The kid grew up and healthy and became Bruno. Aww...
Brock also grew up during development, it seems.

So… colour me stumped. Another possibility is that Giovanni was going to have a small role as a Team Rocket leader, up until Celadon, and they put the Silph Co. takeover under his list of crimes afterwards. Except that wouldn’t explain why a Rocket grunt name-checks Chief – in all caps, like all other names in the game – in Celadon!

Couldn't they add the "É" character? That always confused me.
We just shipped 2000 POKéMON as slot prizes!

Then there is the fact that Giovanni got his pose before the Gym Leader kid did… even though the kid already had that pose in the Gym Leader concept art! Seriously, I’d like to know exactly what happened.

One last thing. This was Giovanni’s original Gym Leader team, according to the beta info: Farfetch’d (50), Fearow (48), Dodrio (46), Pidgeot (47), Aerodactyl (44). Other than the hilarity of the boss of Team Rocket using a Farfetch’d as his ace, that shows another beta leftover: the Earth Badge… is a feather!

Someone in Bulbapedia posted a retconned image of the badge. This is the real one! It's a feather!
The in-game Earth Badge.
Why didn't they bother disguising it? I'll never understand.
Clearly Earth-related.

Interestingly, this situation is very similar to that of Ocarina of Time (a game released around the same time), in which the Forest Temple was originally wind-themed, as you can see in the Forest Medallion – which has wind imagery – and Ganon’s “forest” room being full of wind puzzles. I guess that’s why they felt bad and made the first Gym in GS a Flying-type one.

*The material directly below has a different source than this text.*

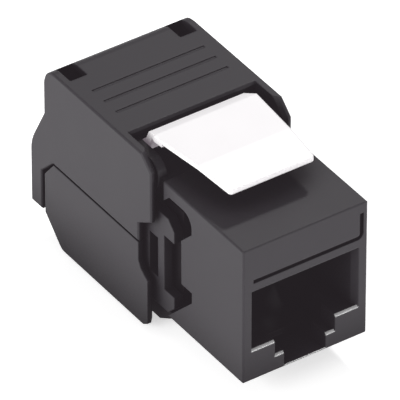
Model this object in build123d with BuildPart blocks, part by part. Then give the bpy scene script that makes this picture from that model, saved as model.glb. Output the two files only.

It seems the mystery of how Giovanni got into his slot as Viridian Gym leader and Silph Co.’s invader will remain. But at least we know something: before he liked Dugtrio, he liked Farfetch’d. And that is possibly the closest our dear leek duck has ever been to relevancy. Considering that it was supposed to have an evolution in the second-generation games that was also scrapped, it seems someone really hated it in Game Freak. Poor Farfetch’d.